Dans videomu, tüm dünyanın görmesi için, kendi Facebook sayfamda paylaştım. Altına da şu yorumu yazdım:
“Dün bir grup erkek, arkadaşlarımın evinde dans ettiğim bu videoyu paylaşarak beni aşağılamaya çalıştı. Bu videoyu paylaşarak ilan ediyorum ki evet videodaki benim. Bedenimden utanmıyorum. Beni yaftalamak isteyenlere sözüm şu: bir feminist olarak kadın bedeniyle ilgili olarak Doğu toplumlarında baskın olan yanlış kanıları çoktan aştım. Mutlu şekilde dans etmekten utanmıyorum. Ablamın düğününde de yine kısa bir elbiseyle herkesin gözü önünde dans etmiştim. Sorum erkeklere: Sizi gerçekten rahatsız eden ne? Benim bir ‘sürtük olmam mı, yoksa bir ‘sürtük’ olarak sizinle yatmamam mı? Bedenim bir utanç kaynağı değil. Bu videoda utanmamı gerektirecek hiçbir şey yok.”
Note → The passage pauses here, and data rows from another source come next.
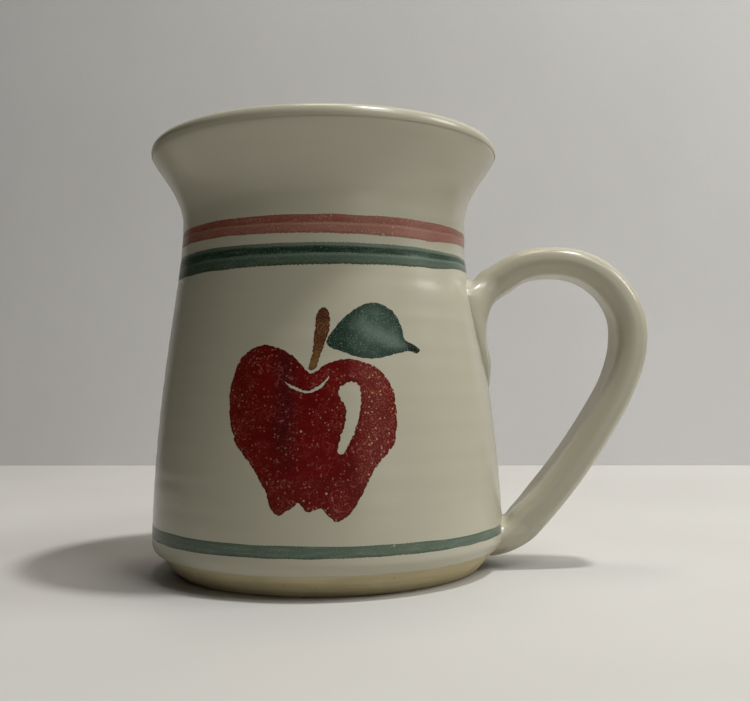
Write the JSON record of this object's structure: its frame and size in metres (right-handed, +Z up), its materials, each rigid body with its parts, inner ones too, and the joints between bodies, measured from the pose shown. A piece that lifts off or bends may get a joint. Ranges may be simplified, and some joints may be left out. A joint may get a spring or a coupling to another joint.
{
  "type": "mug",
  "caption": "Hand-thrown stoneware mug with a flared neck, a pulled strap handle, painted bands and a stencilled apple.",
  "frame": {"origin": "centre of the flat wire-cut foot, on the surface that the mug stands on", "axes": "+X to the handle, +Z up along the wheel axis, -Y to the stencilled apple"},
  "size_m": [0.1359, 0.0966, 0.1155],
  "materials": {
    "bare_stoneware": "matte unglazed buff stoneware",
    "cream_glaze": "satin to gloss cream glaze with small iron specks",
    "rose_stain": "brushed rose stain under satin glaze",
    "green_stain": "brushed grey-green stain under satin glaze",
    "red_stain": "stencilled deep red stain under satin glaze",
    "brown_stain": "brushed brown stain under satin glaze",
    "leaf_stain": "stencilled teal-green stain under satin glaze"
  },
  "bodies": {
    "root": {"thrown_body": "bare_stoneware", "body_glaze": "cream_glaze", "pulled_handle": "cream_glaze", "upper_handle_joint": "cream_glaze", "lower_handle_joint": "cream_glaze", "rose_band": "rose_stain", "upper_green_band": "green_stain", "lower_green_band": "green_stain", "apple_fruit": "red_stain", "apple_stem": "brown_stain", "apple_leaf": "leaf_stain"}
  },
  "joints": []
}
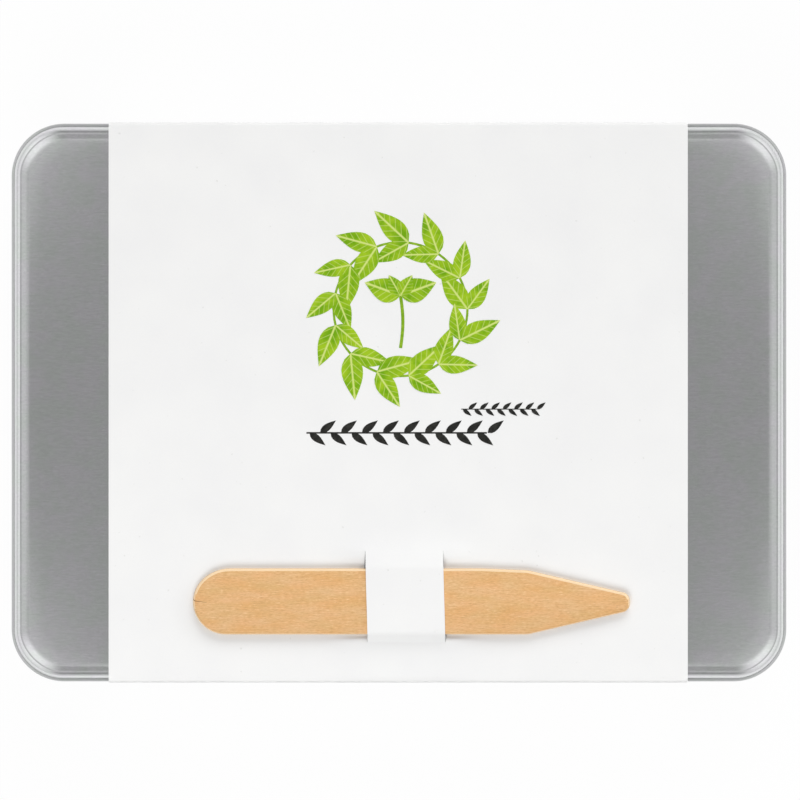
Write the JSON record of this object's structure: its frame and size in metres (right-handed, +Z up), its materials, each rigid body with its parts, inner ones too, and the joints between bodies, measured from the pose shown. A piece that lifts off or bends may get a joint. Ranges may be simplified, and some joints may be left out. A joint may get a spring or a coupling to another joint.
{
  "type": "garden seed organizer box",
  "caption": "Slip-lid metal tin in a paper saddle sleeve that straps a wooden plant marker on top, with seed packets, spare markers and a guide in card compartments.",
  "frame": {"origin": "middle of the plane that the tin stands on, below the middle of the closed tin", "axes": "+X along the tin's length, the way the marker's point lies; +Y across the tin, away from the edge that the marker lies near; +Z up, out of the lid"},
  "size_m": [0.2, 0.1448, 0.0385],
  "materials": {
    "tinplate": "satin",
    "sleeve_paper": "matte",
    "marker_wood": "matte",
    "divider_card": "matte",
    "packet_paper": "matte",
    "seeds": "matte",
    "guide_cover_card": "matte",
    "guide_paper": "matte",
    "band_paper": "matte"
  },
  "bodies": {
    "base": {"tin_base": "tinplate", "back_label": "sleeve_paper", "card_insert": "divider_card", "growing_guide_cover": "guide_cover_card", "growing_guide_pages": "guide_paper", "marker_band": "band_paper", "seed_packet_01": "packet_paper", "seed_packet_02": "packet_paper", "seed_packet_03": "packet_paper", "seed_packet_04": "packet_paper", "seed_packet_05": "packet_paper", "seed_packet_06": "packet_paper", "seed_packet_07": "packet_paper", "seed_packet_08": "packet_paper", "seed_packet_09": "packet_paper", "seed_packet_10": "packet_paper", "seed_packet_11": "packet_paper", "seed_packet_12": "packet_paper", "seed_fill_01": "seeds", "seed_fill_02": "seeds", "seed_fill_03": "seeds", "seed_fill_04": "seeds", "seed_fill_05": "seeds", "seed_fill_06": "seeds", "seed_fill_07": "seeds", "seed_fill_08": "seeds", "seed_fill_09": "seeds", "seed_fill_10": "seeds", "seed_fill_11": "seeds", "seed_fill_12": "seeds", "spare_marker_01": "marker_wood", "spare_marker_02": "marker_wood", "spare_marker_03": "marker_wood", "spare_marker_04": "marker_wood", "spare_marker_05": "marker_wood", "spare_marker_06": "marker_wood", "spare_marker_07": "marker_wood", "spare_marker_08": "marker_wood", "spare_marker_09": "marker_wood", "spare_marker_10": "marker_wood", "spare_marker_11": "marker_wood"},
    "lid": {"tin_lid": "tinplate"},
    "sleeve": {"paper_sleeve": "sleeve_paper"},
    "marker": {"plant_marker": "marker_wood"}
  },
  "joints": [
    {"name": "lid_lift", "type": "slide", "parent": "base", "child": "lid", "axis": [0, 0, 1], "range_m": [0, 0.06]},
    {"name": "sleeve_slide", "type": "slide", "parent": "lid", "child": "sleeve", "axis": [1, 0, 0], "range_m": [-0.17, 0.17]},
    {"name": "marker_slide", "type": "slide", "parent": "sleeve", "child": "marker", "axis": [1, 0, 0], "range_m": [-0.066, 0.063]}
  ]
}
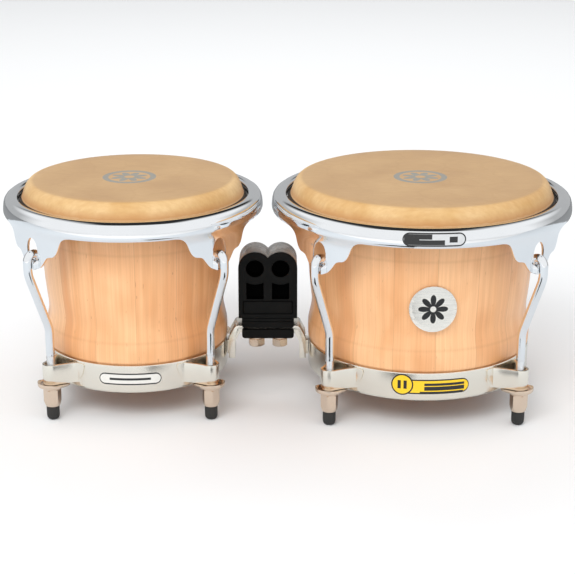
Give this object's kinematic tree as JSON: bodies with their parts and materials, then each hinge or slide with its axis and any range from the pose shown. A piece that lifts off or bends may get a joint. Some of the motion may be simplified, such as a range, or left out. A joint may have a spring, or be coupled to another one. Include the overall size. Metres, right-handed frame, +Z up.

Yorumum Mısır’da çok kısa sürede hızla yayıldı. Birçok insan bana destek verdi ve ne kadar cesur olduğumu yazdı. Arkadaşlarım telefon ederek arkamda olduklarını söyledi. 5 yılın ardından, sonunda tüm korkularımı geride bırakmıştım. Tüm yaşananların üstüne kalın bir duvar örebildim.
Videoyu paylaşalı iki yıl oldu ve hiçbir pişmanlık duymuyorum. Birileri arada çıkıp kadınların sokulduğu kalıpları kırmalı. Kadınlar çıkıp “Evet, özel görüntülerimle tehdit edildim, evet o görüntüleri kendi rızamla gönderdim ama kimsenin bunları beni küçük düşürmek ya da şantaj için kullanma hakkı yok” diyebilmeli…
Hikâyemi, benim gibi tehdit edilen kadınları cesaretlendirmek için paylaşıyorum. Size şunu söylemek istiyorum: Yalnız değilsiniz. Ben de aynı mücadeleden geçtim. Yalnız, çaresiz, zayıf hissettim, utandım… Bu süreçte çöktüğüm anlar da oldu. Size ‘Savaşın’ deme hakkım yok, ama güvendiğiniz birinden yardım almalısınız. Yardım isteyince yalnızlık hissi ve korku azalıyor. Hep birlikte, bizi korkutan ve utandıran bu kültürü değiştirebiliriz. Birlikte olursak ayakta kalabiliriz. Birlikte, kız kardeşler olarak, dünyayı kadınlar için daha güvenli bir yer haline getirebiliriz.”